Début juin, le MV Alaed un cargo russe battant pavillon de Curaçao a été contraint en urgence à faire demi-tour. Suite à des renseignements américains, la société britannique d’assurance maritime, Standard Club, a suspendu les contrats d’assurance des huit navires de la société russe Femco, dont le Alaed fait partie. Sans assurance, le MV Alaed, parti de Kaliningrad, se voyait interdit d’accostage dans la plupart des ports. La résiliation de l’assurance est intervenue alors que le MV Alaed faisait route au large du port écossais de Thurso. Encore dans les eaux internationales, le capitaine a rapidement fait demi-tour pour rejoindre le port ami de Mourmansk, en évitant soigneusement les eaux territoriales européennes.

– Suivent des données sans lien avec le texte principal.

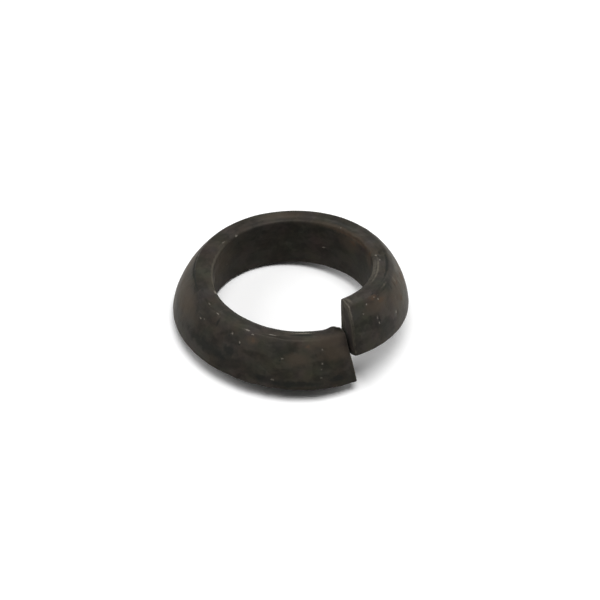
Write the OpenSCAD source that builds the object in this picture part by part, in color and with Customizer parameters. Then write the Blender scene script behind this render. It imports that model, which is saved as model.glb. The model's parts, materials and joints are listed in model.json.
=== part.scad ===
// Spring lock washer with a ball-seat flank: one turn of hardened steel bar,
// coiled round a plain bore, cut through once and sprung apart at the cut.
// It is modelled as it lies on a flat surface, which is z = 0.
// Millimetres. The coil climbs clockwise, seen from above.

/* [Section] */
// Diameter of the plain bore
bore_d = 19; // [17.5:0.1:20.5]
// Diameter at the widest edge, low on the flank
outer_d = 28; // [26.5:0.1:32]
// Outer diameter of the narrow flat rim on top
rim_d = 23; // [21.5:0.1:25.5]
// Outer diameter of the flat base
base_d = 25; // [23:0.1:26]
// Height of the bar, from its base to its rim
section_h = 6.3; // [4.5:0.1:9]
// Height of the widest edge over the base
edge_h = 0.85; // [0.3:0.05:1.5]
// Radius of the crowned flank, seen in section
crown_r = 10.3; // [6:0.1:30]
// Bevel at the top of the bore
top_bevel = 0.4; // [0.1:0.05:0.7]
// Bevel at the bottom of the bore
bottom_bevel = 0.1; // [0.05:0.05:0.7]

/* [Cut] */
// How far one end stands above the other
end_rise = 3.9; // [1:0.1:6]
// Open gap between the two ends, along the bar, where the rims face each other
end_gap = 0.7; // [0.5:0.05:2]
// Angle of the low end's face away from upright, in degrees
low_lean = 10.5; // [0:0.5:12]
// Angle of the high end's face away from upright, in degrees
high_lean = 4; // [2:0.5:12]
// Angle of the cut away from a radius, seen from above, in degrees
cut_skew = 10; // [-15:0.5:15]
// Where the low end stands round the bore, in degrees from +X
cut_azimuth = -54.7; // [-180:0.1:180]

/* [Hidden] */

bore_r = bore_d / 2;
outer_r = outer_d / 2;
rim_r = rim_d / 2;
base_r = base_d / 2;

// The swept bar reaches this far into the bore, and the bore is then cut true.
bore_stock = 1;

// Steps round the coil, and along the crown of the flank
coil_steps = 180;
crown_steps = 12;
// The slant of the cut dies away over this many degrees of the coil.
slant_run = 24;

// One full turn less the gap, measured at the middle of the bar
middle_r = (bore_r + outer_r) / 2;
coil_turn = 360 - end_gap / middle_r * 180 / PI;
// Climb in a full turn
pitch = end_rise * 360 / coil_turn;

// --- the section, as [radius, height], anticlockwise ---

// Centre of the crown, from its two end points and its radius
crown_low = [outer_r, edge_h];
crown_top = [rim_r, section_h];
crown_chord = crown_top - crown_low;
crown_off = sqrt(pow(crown_r, 2) - pow(norm(crown_chord) / 2, 2));
crown_c = (crown_low + crown_top) / 2
        + crown_off * [-crown_chord[1], crown_chord[0]] / norm(crown_chord);

function bearing(v) = atan2(v[1], v[0]);
crown_from = bearing(crown_low - crown_c);
crown_to = bearing(crown_top - crown_c);

crown = [for (i = [0:crown_steps])
    let (a = crown_from + (crown_to - crown_from) * i / crown_steps)
    crown_c + crown_r * [cos(a), sin(a)]];

section = concat(
    [[bore_r - bore_stock, bottom_bevel + bore_stock],
     [bore_r + bottom_bevel, 0],
     [base_r, 0]],
    crown,
    [[bore_r + top_bevel, section_h],
     [bore_r - bore_stock, section_h - top_bevel - bore_stock]]);

// --- the coil ---

// Both ends are cut on the skew, and each leans by its own angle, because the
// bar sprang as it was cut off. This is how far a point of the section lies
// ahead of a plain radial, upright cut, as an angle.
function slant(p, lean) =
    ((p[0] - bore_r) * tan(cut_skew) + (p[1] - section_h) * tan(lean)) / p[0] * 180 / PI;

// The slant at an angle along the coil: all of it at the ends, none between
function slant_at(p, a) =
    slant(p, low_lean) * max(0, 1 - a / slant_run)
    + slant(p, high_lean) * max(0, 1 - (coil_turn - a) / slant_run);

// A point of the section, carried an angle along the coil
function on_coil(p, a) =
    let (turned = a + slant_at(p, a), dir = cut_azimuth - turned)
    [p[0] * cos(dir), p[0] * sin(dir), p[1] + pitch * turned / 360];

coil_points = [for (i = [0:coil_steps]) for (p = section) on_coil(p, coil_turn * i / coil_steps)];

n = len(section);
coil_sides = [for (i = [0:coil_steps - 1]) for (k = [0:n - 1])
    let (a = i * n + k, b = i * n + (k + 1) % n)
    for (f = [[a, b + n, b], [a, a + n, b + n]]) f];
low_end = [for (k = [1:n - 2]) [0, k, k + 1]];
last = coil_steps * n;
high_end = [for (k = [1:n - 2]) [last, last + k + 1, last + k]];

module coil() {
    polyhedron(points = coil_points, faces = concat(coil_sides, low_end, high_end), convexity = 6);
}

// --- how it lies ---

// It touches the surface at the inner corner of the low end and, straight
// across the bore, where the outer edge of the base runs level.
heel = on_coil(section[1], 0);
heel_r = section[1][0];
// Slopes of that surface, seen from the coil: across the bore, and round it
slope_across = pitch / 2 / (heel_r + base_r);
slope_round = pitch / (2 * PI * base_r);
// The coil leans by this much, down towards this direction
lean = atan(norm([slope_across, slope_round]));
lean_to = bearing(heel) + 180 - atan(slope_round / slope_across);

function turn_z(p, a) = [p[0] * cos(a) - p[1] * sin(a), p[0] * sin(a) + p[1] * cos(a), p[2]];
function tip_x(p, a) = [p[0] * cos(a) + p[2] * sin(a), p[1], p[2] * cos(a) - p[0] * sin(a)];
function leaned(p) = turn_z(tip_x(turn_z(p, -lean_to), lean), lean_to);

// The origin is under the middle of the whole part, on the surface.
lying = [for (p = coil_points) leaned(p)];
function middle(values) = (min(values) + max(values)) / 2;
seat = [middle([for (p = lying) p[0]]), middle([for (p = lying) p[1]]), min([for (p = lying) p[2]])];

module as_it_lies() {
    translate(-seat) rotate([0, 0, lean_to]) rotate([0, lean, 0]) rotate([0, 0, -lean_to])
        children();
}

module bore() {
    translate([0, 0, -section_h]) cylinder(r = bore_r, h = end_rise + 3 * section_h, $fn = 180);
}

module spring_washer() {
    color([0.22, 0.21, 0.19])
        as_it_lies()
            difference() {
                coil();
                bore();
            }
}

spring_washer();
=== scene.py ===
# %% [markdown]
# # A spring lock washer with a ball-seat flank
#
# The real thing is one turn of hardened steel bar. The bar is coiled round the
# stud's hole, cut through once, and sprung so that one end stands above the
# other. Its flank is crowned, because it seats in the round recess of a wheel.
# The steel is dark with oxide, with some rust in it, and worn at the edges.
#
# The construction model already holds its size and how it lies. This script
# models the same washer again, more finely, and gives it its finish.

# %% Load the construction model
import json
import math

import bmesh
import bpy
import numpy as np
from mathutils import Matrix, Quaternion, Vector


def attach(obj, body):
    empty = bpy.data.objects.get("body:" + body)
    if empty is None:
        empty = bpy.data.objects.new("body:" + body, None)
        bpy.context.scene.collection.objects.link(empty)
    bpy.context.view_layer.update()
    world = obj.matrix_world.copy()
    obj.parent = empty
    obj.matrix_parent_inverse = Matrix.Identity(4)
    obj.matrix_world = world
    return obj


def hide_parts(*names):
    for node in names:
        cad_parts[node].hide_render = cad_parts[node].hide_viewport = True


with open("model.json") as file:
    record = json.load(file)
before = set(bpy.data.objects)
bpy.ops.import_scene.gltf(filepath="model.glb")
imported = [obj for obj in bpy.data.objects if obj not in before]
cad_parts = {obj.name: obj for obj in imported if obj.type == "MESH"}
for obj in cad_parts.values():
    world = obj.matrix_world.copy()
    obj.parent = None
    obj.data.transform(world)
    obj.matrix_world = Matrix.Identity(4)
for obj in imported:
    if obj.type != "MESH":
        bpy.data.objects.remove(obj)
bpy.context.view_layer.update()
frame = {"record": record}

# %% [markdown]
# ## The camera
# The camera comes first, so that every later step can be judged through it.
# A small part is looked at from some way off with a long lens, which keeps its
# round outline calm. It looks down from the front and is turned a little
# about its own line of sight.

# %% Camera
MM = 0.001
CAMERA_TURN = 1.1        # degrees round the part, from straight in front
CAMERA_RISE = 42.7       # degrees above the surface
CAMERA_ROLL = 4.8        # degrees about the line of sight
CAMERA_DISTANCE = 412.2 * MM
CAMERA_LENS = 207.8      # millimetres, on a 36 mm sensor
CAMERA_NEAREST = 10 * MM # nothing closer than this is drawn
look_at = Vector((1.1, -0.84, 4.0)) * MM

turn, rise = math.radians(CAMERA_TURN), math.radians(CAMERA_RISE)
sight = Vector((math.sin(turn) * math.cos(rise), math.cos(turn) * math.cos(rise),
                -math.sin(rise)))
bpy.ops.object.camera_add(location=look_at - sight * CAMERA_DISTANCE)
camera = bpy.context.object
camera.name = "camera"
camera.rotation_mode = "QUATERNION"
camera.rotation_quaternion = (sight.to_track_quat("-Z", "Y")
                              @ Quaternion((0, 0, 1), math.radians(CAMERA_ROLL)))
camera.data.lens = CAMERA_LENS
camera.data.clip_start = CAMERA_NEAREST
bpy.context.scene.camera = camera
print("camera at", [round(v, 4) for v in camera.location])

# %% [markdown]
# ## Sizes
# The bar is described by its section. The bore comes from the part's record.
# The other sizes are the same driving dimensions as in the construction model,
# in millimetres. The modelling is done in millimetres too and scaled down at
# the end, because some tools have thresholds that suit metre-sized things.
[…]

Résilier l’assurance d’un navire en mer est une mesure assez rare, c’est un peu comme si vous rouliez sur une autoroute et que sans crier gare votre assureur résilie votre contrat. Que ce passerait-il en cas d’accident ? Un juge vous donnerais certainement raison contre la politique de votre assureur. Mais, en mer il peut en aller autrement. Certains pourraient même dire qu’il s’agit là d’un acte de forfanterie de la part des Anglais. Bien que les Britanniques étaient très coutumiers de la piraterie au XVIe siècle, beaucoup pensaient que cette mode leur était passée.

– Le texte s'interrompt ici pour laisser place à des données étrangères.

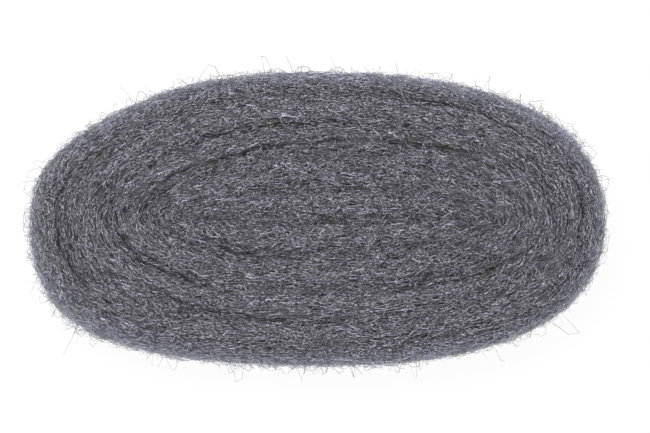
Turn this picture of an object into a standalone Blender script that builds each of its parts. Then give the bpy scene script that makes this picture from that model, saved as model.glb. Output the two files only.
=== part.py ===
"""Steel wool hand pad: one ribbon of steel wool, wound edge up into a flat oval coil.

The ribbon starts in a short flat fold, goes round it in nested ovals and ends in a
feathered tail on the outside. Its width is the height of the pad, so each turn shows
its edge as a rounded ridge on both faces. The pad lies on the lower face.
Metres, +Z up, origin at the middle of the lower face.
"""

import math

import bmesh
import bpy

# The pad as it lies
PAD_LENGTH = 0.115
PAD_WIDTH = 0.058
PAD_HEIGHT = 0.026

# The flat fold that the ribbon is wound round
CORE_LENGTH = 0.0507
CORE_SHIFT = 0.0035  # the fold lies this far to the +X side of the middle
CORE_OPENING = 0.0004  # between the two sides of the fold, at its middle

# The winding, which runs outward clockwise as seen from above
WHOLE_TURNS = 4
START_ANGLE = math.radians(276)
TAIL_ANGLE = math.radians(28)
START_TIP = 0.0006
START_THICKNESS = 0.0018
START_SPAN = 0.12  # the torn start thickens over this much of a turn
TAIL_THICKNESS = 0.0049
TAIL_TIP = 0.0007
TAIL_SPAN = 0.25  # the tail feathers over this much of a turn
TAIL_DROP = 0.003  # how much the tip stands below the rest, at each edge
TURN_GAP = 0.0003  # between one turn and the next

# Ovals are more pointed near the core than at the outline, and at the -X end the near
# side is fuller than the far one
OUTLINE_POWER = 2.4
OUTLINE_LEAN = 0.7
CORE_POWER = 1.55
FOLD_POWER = 2.2  # the innermost one, round the fold

# The section of the ribbon, across the pad
SHOULDER_POWER = 3.0  # how square the pad's rounded shoulders are
SIDE_SHARE = 0.42  # the share of the height that is left at the rim, as an upright side
GROOVE_DEPTH = 0.002  # from a ridge down to where two turns meet
GROOVE_POWER = 3.0
PRESSED = 0.0016  # how far the pad's weight and packing flatten the lower ridges

# The bundles of shavings that run along the ribbon, with furrows between them
FURROW_SHARE = 0.09  # how deep a furrow is, as a share of the ribbon's thickness
FURROW_EVERY = 2  # columns of the section from one furrow to the next
FURROW_WANDER = 1.7  # times in a turn that the furrows shift across by one bundle
FURROW_SWAY = 0.8

# The unevenness of hand winding
SWAY = 0.0005
SWAY_LENGTH = 0.017
SWAY_BEGINS = (0.6, 2.1)  # where in their wave the two sways are at the middle
RIDGE_RISE = 0.0004
RIDGE_WAVES = 3  # rises and dips in one turn
RIDGE_DRIFT = 0.07  # keeps them from lining up from turn to turn

# Fineness of the solid
STATIONS_PER_TURN = 52
SHORT_OF_START = 0.5  # stations left out at the very start, where the section has no width
ACROSS = (-1.0, -0.8, -0.4, 0.0, 0.4, 0.8, 1.0)  # from the inner wall to the outer
DOWN_WALL = (0.7, 0.42, 0.14, -0.14, -0.42, -0.7)  # down the outer wall, from its top to its foot
SHARP_FROM = math.radians(50)
JOIN_WITHIN = 1e-7

HALF_WIDTH = PAD_WIDTH / 2
FULL_TURN = 2 * math.pi
TURNS = WHOLE_TURNS + (START_ANGLE - TAIL_ANGLE) % FULL_TURN / FULL_TURN
TAIL_BEGINS = TURNS - TAIL_SPAN
PITCH = (HALF_WIDTH - TAIL_THICKNESS - START_THICKNESS) / (TAIL_BEGINS - 1)
HALF_HEIGHT = (PAD_HEIGHT + PRESSED - RIDGE_RISE) / 2
MID_HEIGHT = HALF_HEIGHT - PRESSED


def smooth_step(share):
    """0 to 1 with level ends."""
    share = min(1.0, max(0.0, share))
    return share * share * (3 - 2 * share)


def outer_reach(turn):
    """How far the ribbon's outer wall lies from the fold, at the pad's middle, after so many turns."""
    start = START_TIP + (START_THICKNESS - START_TIP) * smooth_step(turn / START_SPAN)
    wound = start + PITCH * turn
    rise = (TAIL_THICKNESS - TAIL_TIP) * smooth_step((turn - (TAIL_BEGINS - 1)) / TAIL_SPAN)
    under_tail = HALF_WIDTH - TAIL_THICKNESS + rise
    if turn <= TURNS - 1:
        return min(wound, under_tail)
    last = smooth_step((turn - (TURNS - 1)) / TAIL_SPAN)
    return HALF_WIDTH - TAIL_TIP * (1 - last)


def inner_reach(turn):
    """The same for its inner wall, which lies a gap outside the turn below."""
    if turn < 1:
        return CORE_OPENING / 2
    return outer_reach(turn - 1) + TURN_GAP


def signed_power(value, power):
    return math.copysign(abs(value) ** power, value)


def oval_point(angle, reach):
    """The point at that angle on the oval that lies at that reach from the fold."""
    share = reach / HALF_WIDTH
    half_length = CORE_LENGTH / 2 + (PAD_LENGTH - CORE_LENGTH) / 2 * share
    outline_power = OUTLINE_POWER - OUTLINE_LEAN * math.sin(angle) * max(0.0, -math.cos(angle))
    power = CORE_POWER + (outline_power - CORE_POWER) * share
    if reach <= CORE_OPENING / 2:
        power = FOLD_POWER
    x = half_length * signed_power(math.cos(angle), 2 / power) + CORE_SHIFT * (1 - share)
    y = reach * signed_power(math.sin(angle), 2 / power)
    return x, y


def swayed(x, y):
    """The point moved by the slow waves of hand winding, which leave the turns in order."""
    moved_x = x + SWAY * math.sin(y / SWAY_LENGTH + SWAY_BEGINS[0])
    moved_y = y + SWAY * math.sin(x / SWAY_LENGTH + SWAY_BEGINS[1]) * math.cos(y / SWAY_LENGTH)
    return moved_x, moved_y


def fullness(reach):
    """The share of its height that the pad has at that reach: all in the middle, least at the rim."""
    share = min(1.0, reach / HALF_WIDTH)
    return SIDE_SHARE + (1 - SIDE_SHARE) * (1 - share**SHOULDER_POWER) ** (1 / SHOULDER_POWER)


def furrow(column, turn):
    """How deep the surface lies between two bundles at that column, from 0 to 1."""
    shift = FURROW_WANDER * turn + FURROW_SWAY * math.sin(turn + column)
    return 0.5 - 0.5 * math.cos(FULL_TURN * (column / FURROW_EVERY + shift))


def section(turn):
    """The ribbon's outline after so many turns, as points from its top's inner edge round to its foot's."""
    angle = START_ANGLE - FULL_TURN * turn
    inner, outer = inner_reach(turn), outer_reach(turn)
    ridge = RIDGE_RISE * math.sin(RIDGE_WAVES * FULL_TURN * turn / (1 + RIDGE_DRIFT * turn))
    drop = TAIL_DROP * smooth_step((turn - TAIL_BEGINS) / TAIL_SPAN)
    depth = FURROW_SHARE * (outer - inner)
    upper, wall, lower = [], [], []
    for column, across in enumerate(ACROSS):
        reach = inner + (outer - inner) * (across + 1) / 2
        x, y = swayed(*oval_point(angle, reach))
        groove = GROOVE_DEPTH * abs(across) ** GROOVE_POWER
        between = depth * furrow(column, turn) * (1 - across * across)
        half = HALF_HEIGHT - drop - groove - between
        upper.append((x, y, MID_HEIGHT + fullness(reach) * (half + ridge)))
        lower.append((x, y, max(0.0, MID_HEIGHT - fullness(reach) * half)))
    side = fullness(outer) * (HALF_HEIGHT - drop - GROOVE_DEPTH)
    for column, down in enumerate(DOWN_WALL):
        x, y = swayed(*oval_point(angle, outer - depth * furrow(column, turn)))
        wall.append((x, y, MID_HEIGHT + side * down))
    return upper + wall + lower[::-1]


def wind_ribbon(name):
    """The ribbon as a grid, one row for each section, rolled into a tube and closed at both ends."""
    rows = int(TURNS * STATIONS_PER_TURN - SHORT_OF_START) + 1
    sections = [section(TURNS - row / STATIONS_PER_TURN) for row in range(rows)]
    corners = len(sections[0])
    mesh = bpy.data.meshes.new(name)
    grid = bmesh.new()
    bmesh.ops.create_grid(grid, x_segments=rows - 1, y_segments=corners, size=1)
    grid.verts.ensure_lookup_table()
    for index, vertex in enumerate(grid.verts):
        column, row = divmod(index, rows)
        vertex.co = sections[row][column % corners]
    bmesh.ops.remove_doubles(grid, verts=grid.verts, dist=JOIN_WITHIN)
    open_edges = [edge for edge in grid.edges if edge.is_boundary]
    bmesh.ops.holes_fill(grid, edges=open_edges, sides=0)
    bmesh.ops.recalc_face_normals(grid, faces=grid.faces)
    grid.to_mesh(mesh)
    grid.free()
    return mesh


def centre_on_origin(mesh):
    """Moves the mesh sideways until the middle of its length and width is over the origin."""
    for axis in (0, 1):
        places = [vertex.co[axis] for vertex in mesh.vertices]
        middle = (min(places) + max(places)) / 2
        for vertex in mesh.vertices:
            vertex.co[axis] -= middle


def steel_material():
    """Bright mild steel shavings, which look dark grey in the mass."""
    material = bpy.data.materials.new("steel_wool")
    material.use_nodes = True
    shader = material.node_tree.nodes["Principled BSDF"]
    shader.inputs["Base Color"].default_value = (0.13, 0.13, 0.145, 1)
    shader.inputs["Metallic"].default_value = 0.8
    shader.inputs["Roughness"].default_value = 0.5
    return material


def build():
    for thing in list(bpy.data.objects):
        bpy.data.objects.remove(thing)
    collection = bpy.data.collections.new("steel_wool_pad")
    bpy.context.scene.collection.children.link(collection)
    mesh = wind_ribbon("wound_wool")
    centre_on_origin(mesh)
    mesh.shade_smooth()
    mesh.set_sharp_from_angle(angle=SHARP_FROM)
    mesh.materials.append(steel_material())
    collection.objects.link(bpy.data.objects.new("wound_wool", mesh))


build()
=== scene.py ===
"""Steel wool hand pad: a wound ribbon of steel wool, dressed as the loose shavings it is made of.

The solid gives the size and the turns. A matted mass takes its form, shavings lie on the
mass along the turns, and curls and torn ends stand off it, most of them round the rim.
Metres, +Z up, with the lower face at z = 0.
"""

import math

import bpy
import numpy as np
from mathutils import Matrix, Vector
from mathutils.bvhtree import BVHTree


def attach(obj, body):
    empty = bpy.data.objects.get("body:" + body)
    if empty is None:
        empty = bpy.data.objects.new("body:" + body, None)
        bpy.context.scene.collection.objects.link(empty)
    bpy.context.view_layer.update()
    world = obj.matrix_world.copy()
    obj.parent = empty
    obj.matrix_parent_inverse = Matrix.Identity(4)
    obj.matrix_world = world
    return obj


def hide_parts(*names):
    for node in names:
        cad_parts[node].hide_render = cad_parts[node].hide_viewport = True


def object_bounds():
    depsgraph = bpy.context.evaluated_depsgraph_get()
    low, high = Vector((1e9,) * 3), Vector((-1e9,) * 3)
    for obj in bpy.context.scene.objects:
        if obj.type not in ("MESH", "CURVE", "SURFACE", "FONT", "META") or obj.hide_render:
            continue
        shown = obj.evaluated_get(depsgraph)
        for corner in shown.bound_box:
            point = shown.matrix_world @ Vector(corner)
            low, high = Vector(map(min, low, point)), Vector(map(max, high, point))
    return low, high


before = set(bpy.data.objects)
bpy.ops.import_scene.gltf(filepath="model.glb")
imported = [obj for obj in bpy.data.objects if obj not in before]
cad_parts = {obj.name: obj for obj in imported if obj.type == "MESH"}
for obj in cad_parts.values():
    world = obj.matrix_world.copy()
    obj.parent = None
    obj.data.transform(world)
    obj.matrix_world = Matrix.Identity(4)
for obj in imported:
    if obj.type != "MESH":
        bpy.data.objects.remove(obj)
cad_box = [list(corner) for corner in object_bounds()]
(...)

Dans les faits, cette mesure à été rendue possible par une décision de l’UE qui interdit tout commerce D’armes entre les pays membres et la Syrie. Or l’île de Curaçao, le pavillon de l’Alaed, est encore une colonie néerlandaise et donc soumise aux directives européennes. Il en est de Même pour la compagnie d’assurance maritime de nationalité britannique.
Décision 2011/273/PESC du Conseil du 09 mai 2011
« 1, Sont interdits la vente, la fourniture, le transfert ou l’exportation à la Syrie, que ce soit par les ressortissants des États membres ou depuis le territoire des États membres ou au moyen de navires ou d’aéronefs de leur pavillon, d’armements et de matériels connexes de quelque type que ce soit, y compris des armes et des munitions, des véhicules et équipements militaires, des équipements paramilitaires et des pièces détachées pour les articles susmentionnés, ainsi que des équipements susceptibles d’être utilisés à des fins de répression interne, qu’ils proviennent ou non de leur territoire. » : Décision 2011/273/PESC du Conseil du 9 mai 2011 concernant des mesures restrictives à l’encontre de la Syrie - http://eur-lex.europa.eu/LexUriServ/LexUriServ.do?uri=CELEX:32011D0273:FR:NOT
Au départ de cette rocambolesque aventure, on a des soupçons émanant des bureaux du secrétariat d’État de madame Hillary Clinton. Ces soupçons font état d’une cargaison d’hélicoptères militaires MI25 et de pièce détachée en route vers la Syrie. Or, Damas est sous embargo militaire ce qui interdit tout commerce d’arme.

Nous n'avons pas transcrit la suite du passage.